>> Begin DATASET EXTRACT

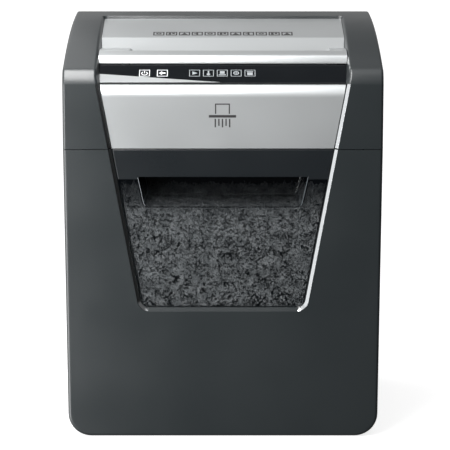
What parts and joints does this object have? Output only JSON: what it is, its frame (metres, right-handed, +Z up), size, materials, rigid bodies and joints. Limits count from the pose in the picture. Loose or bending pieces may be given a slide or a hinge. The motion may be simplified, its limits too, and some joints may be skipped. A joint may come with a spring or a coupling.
{
  "type": "paper shredder",
  "caption": "Deskside paper shredder: motor head with a top paper entry and key panel, over a pull-out bin with a smoked window and a finger pull.",
  "frame": {"origin": "on the floor, under the middle of the machine", "axes": "+X to the right seen from the front, -Y out of the front, +Z up"},
  "size_m": [0.3526, 0.26, 0.45],
  "materials": {
    "shell_grey": "fine satin charcoal ABS",
    "gloss_black": "polished black",
    "silver_trim": "satin silver paint on ABS",
    "chrome_trim": "bright plated edge",
    "black_plastic": "plain black moulding",
    "steel": "machined and zinc plated steel",
    "gear_nylon": "natural nylon",
    "foot_rubber": "moulded rubber",
    "smoked_window": "clear smoked acrylic",
    "circuit_board": "fibreglass board with components",
    "lamp_lens": "frosted clear",
    "shreds": "loose cross-cut office paper"
  },
  "bodies": {
    "cabinet": {"side_panel_left": "shell_grey", "side_panel_right": "shell_grey", "rear_panel": "shell_grey", "head_shell": "shell_grey", "control_panel": "gloss_black", "throat_bezel": "silver_trim", "front_fascia": "silver_trim", "panel_accent": "silver_trim", "head_trim_left": "chrome_trim", "head_trim_right": "chrome_trim", "base_plate": "black_plastic", "runner_left": "black_plastic", "runner_right": "black_plastic", "head_base": "black_plastic", "stripper_comb_front": "black_plastic", "stripper_comb_rear": "black_plastic", "gear_cover": "black_plastic", "paper_guide": "black_plastic", "bin_sensor": "black_plastic", "head_screw_front_left": "steel", "head_screw_front_right": "steel", "head_screw_rear_left": "steel", "head_screw_rear_right": "steel", "bearing_front_left": "steel", "bearing_rear_left": "steel", "bearing_front_right": "steel", "bearing_rear_right": "steel", "side_plate_left": "steel", "side_plate_right": "steel", "tie_bar_front": "steel", "tie_bar_rear": "steel", "idler_axle": "steel", "motor_housing": "steel", "foot_front_left": "foot_rubber", "foot_front_right": "foot_rubber", "foot_rear_left": "foot_rubber", "foot_rear_right": "foot_rubber", "cord_gland": "foot_rubber", "control_board": "circuit_board", "power_board": "circuit_board", "indicator_light_guide": "lamp_lens"},
    "bin": {"bin_front": "shell_grey", "bin_window": "smoked_window", "pull_handle": "gloss_black", "bin_trim_left": "chrome_trim", "bin_trim_right": "chrome_trim", "bin_tub": "black_plastic", "paper_shreds": "shreds"},
    "power_button": {"power_button": "gloss_black"},
    "reverse_button": {"reverse_button": "gloss_black"},
    "front_cutter_shaft": {"front_cutter": "steel", "sync_gear_front": "steel"},
    "rear_cutter_shaft": {"rear_cutter": "steel", "sync_gear_rear": "steel", "drive_gear": "steel"},
    "idler": {"idler_gear": "gear_nylon"},
    "motor_rotor": {"motor_pinion": "steel", "motor_fan": "black_plastic"},
    "sensor_lever": {"paper_sensor_lever": "black_plastic"}
  },
  "joints": [
    {"name": "bin_slide", "type": "slide", "parent": "cabinet", "child": "bin", "axis": [0, -1, 0], "range_m": [0, 0.215]},
    {"name": "power_button_press", "type": "slide", "parent": "cabinet", "child": "power_button", "axis": [0, 0.454, -0.891], "range_m": [0, 0.0008], "stiffness_N_per_m": 800},
    {"name": "reverse_button_press", "type": "slide", "parent": "cabinet", "child": "reverse_button", "axis": [0, 0.454, -0.891], "range_m": [0, 0.0008], "stiffness_N_per_m": 800},
    {"name": "rear_cutter_spin", "type": "hinge", "parent": "cabinet", "child": "rear_cutter_shaft", "pos_m": [0.0075, -0.043, 0.375], "axis": [1, 0, 0], "continuous": true},
    {"name": "front_cutter_spin", "type": "hinge", "parent": "cabinet", "child": "front_cutter_shaft", "pos_m": [0.0075, -0.073, 0.375], "axis": [1, 0, 0], "continuous": true},
    {"name": "idler_spin", "type": "hinge", "parent": "cabinet", "child": "idler", "pos_m": [0.0075, 0.00033, 0.38264], "axis": [1, 0, 0], "continuous": true},
    {"name": "motor_spin", "type": "hinge", "parent": "cabinet", "child": "motor_rotor", "pos_m": [0.0075, 0.0355, 0.3851], "axis": [1, 0, 0], "continuous": true},
    {"name": "sensor_lever_swing", "type": "hinge", "parent": "cabinet", "child": "sensor_lever", "pos_m": [0.0075, -0.05, 0.399], "axis": [1, 0, 0], "range_deg": [0, 32], "stiffness_Nm_per_rad": 0.004}
  ],
  "couplings": [
    {"joint": "front_cutter_spin", "follows": "rear_cutter_spin", "ratio": -1},
    {"joint": "idler_spin", "follows": "rear_cutter_spin", "ratio": -2.6667},
    {"joint": "motor_spin", "follows": "rear_cutter_spin", "ratio": 8.7273}
  ]
}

>> End DATASET EXTRACT

* [PROBLEM STATEMENT]: All of the data must be returned exactly.

* [REPLY]:
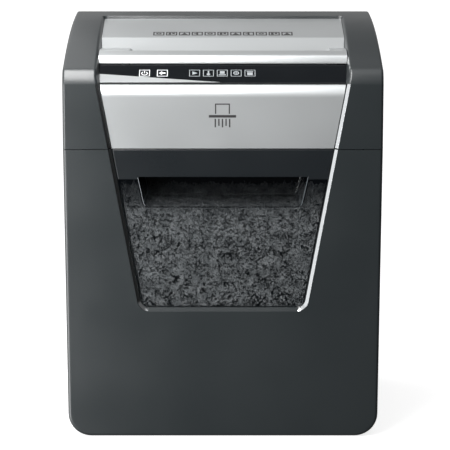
What parts and joints does this object have? Output only JSON: what it is, its frame (metres, right-handed, +Z up), size, materials, rigid bodies and joints. Limits count from the pose in the picture. Loose or bending pieces may be given a slide or a hinge. The motion may be simplified, its limits too, and some joints may be skipped. A joint may come with a spring or a coupling.
{
  "type": "paper shredder",
  "caption": "Deskside paper shredder: motor head with a top paper entry and key panel, over a pull-out bin with a smoked window and a finger pull.",
  "frame": {"origin": "on the floor, under the middle of the machine", "axes": "+X to the right seen from the front, -Y out of the front, +Z up"},
  "size_m": [0.3526, 0.26, 0.45],
  "materials": {
    "shell_grey": "fine satin charcoal ABS",
    "gloss_black": "polished black",
    "silver_trim": "satin silver paint on ABS",
    "chrome_trim": "bright plated edge",
    "black_plastic": "plain black moulding",
    "steel": "machined and zinc plated steel",
    "gear_nylon": "natural nylon",
    "foot_rubber": "moulded rubber",
    "smoked_window": "clear smoked acrylic",
    "circuit_board": "fibreglass board with components",
    "lamp_lens": "frosted clear",
    "shreds": "loose cross-cut office paper"
  },
  "bodies": {
    "cabinet": {"side_panel_left": "shell_grey", "side_panel_right": "shell_grey", "rear_panel": "shell_grey", "head_shell": "shell_grey", "control_panel": "gloss_black", "throat_bezel": "silver_trim", "front_fascia": "silver_trim", "panel_accent": "silver_trim", "head_trim_left": "chrome_trim", "head_trim_right": "chrome_trim", "base_plate": "black_plastic", "runner_left": "black_plastic", "runner_right": "black_plastic", "head_base": "black_plastic", "stripper_comb_front": "black_plastic", "stripper_comb_rear": "black_plastic", "gear_cover": "black_plastic", "paper_guide": "black_plastic", "bin_sensor": "black_plastic", "head_screw_front_left": "steel", "head_screw_front_right": "steel", "head_screw_rear_left": "steel", "head_screw_rear_right": "steel", "bearing_front_left": "steel", "bearing_rear_left": "steel", "bearing_front_right": "steel", "bearing_rear_right": "steel", "side_plate_left": "steel", "side_plate_right": "steel", "tie_bar_front": "steel", "tie_bar_rear": "steel", "idler_axle": "steel", "motor_housing": "steel", "foot_front_left": "foot_rubber", "foot_front_right": "foot_rubber", "foot_rear_left": "foot_rubber", "foot_rear_right": "foot_rubber", "cord_gland": "foot_rubber", "control_board": "circuit_board", "power_board": "circuit_board", "indicator_light_guide": "lamp_lens"},
    "bin": {"bin_front": "shell_grey", "bin_window": "smoked_window", "pull_handle": "gloss_black", "bin_trim_left": "chrome_trim", "bin_trim_right": "chrome_trim", "bin_tub": "black_plastic", "paper_shreds": "shreds"},
    "power_button": {"power_button": "gloss_black"},
    "reverse_button": {"reverse_button": "gloss_black"},
    "front_cutter_shaft": {"front_cutter": "steel", "sync_gear_front": "steel"},
    "rear_cutter_shaft": {"rear_cutter": "steel", "sync_gear_rear": "steel", "drive_gear": "steel"},
    "idler": {"idler_gear": "gear_nylon"},
    "motor_rotor": {"motor_pinion": "steel", "motor_fan": "black_plastic"},
    "sensor_lever": {"paper_sensor_lever": "black_plastic"}
  },
  "joints": [
    {"name": "bin_slide", "type": "slide", "parent": "cabinet", "child": "bin", "axis": [0, -1, 0], "range_m": [0, 0.215]},
    {"name": "power_button_press", "type": "slide", "parent": "cabinet", "child": "power_button", "axis": [0, 0.454, -0.891], "range_m": [0, 0.0008], "stiffness_N_per_m": 800},
    {"name": "reverse_button_press", "type": "slide", "parent": "cabinet", "child": "reverse_button", "axis": [0, 0.454, -0.891], "range_m": [0, 0.0008], "stiffness_N_per_m": 800},
    {"name": "rear_cutter_spin", "type": "hinge", "parent": "cabinet", "child": "rear_cutter_shaft", "pos_m": [0.0075, -0.043, 0.375], "axis": [1, 0, 0], "continuous": true},
    {"name": "front_cutter_spin", "type": "hinge", "parent": "cabinet", "child": "front_cutter_shaft", "pos_m": [0.0075, -0.073, 0.375], "axis": [1, 0, 0], "continuous": true},
    {"name": "idler_spin", "type": "hinge", "parent": "cabinet", "child": "idler", "pos_m": [0.0075, 0.00033, 0.38264], "axis": [1, 0, 0], "continuous": true},
    {"name": "motor_spin", "type": "hinge", "parent": "cabinet", "child": "motor_rotor", "pos_m": [0.0075, 0.0355, 0.3851], "axis": [1, 0, 0], "continuous": true},
    {"name": "sensor_lever_swing", "type": "hinge", "parent": "cabinet", "child": "sensor_lever", "pos_m": [0.0075, -0.05, 0.399], "axis": [1, 0, 0], "range_deg": [0, 32], "stiffness_Nm_per_rad": 0.004}
  ],
  "couplings": [
    {"joint": "front_cutter_spin", "follows": "rear_cutter_spin", "ratio": -1},
    {"joint": "idler_spin", "follows": "rear_cutter_spin", "ratio": -2.6667},
    {"joint": "motor_spin", "follows": "rear_cutter_spin", "ratio": 8.7273}
  ]
}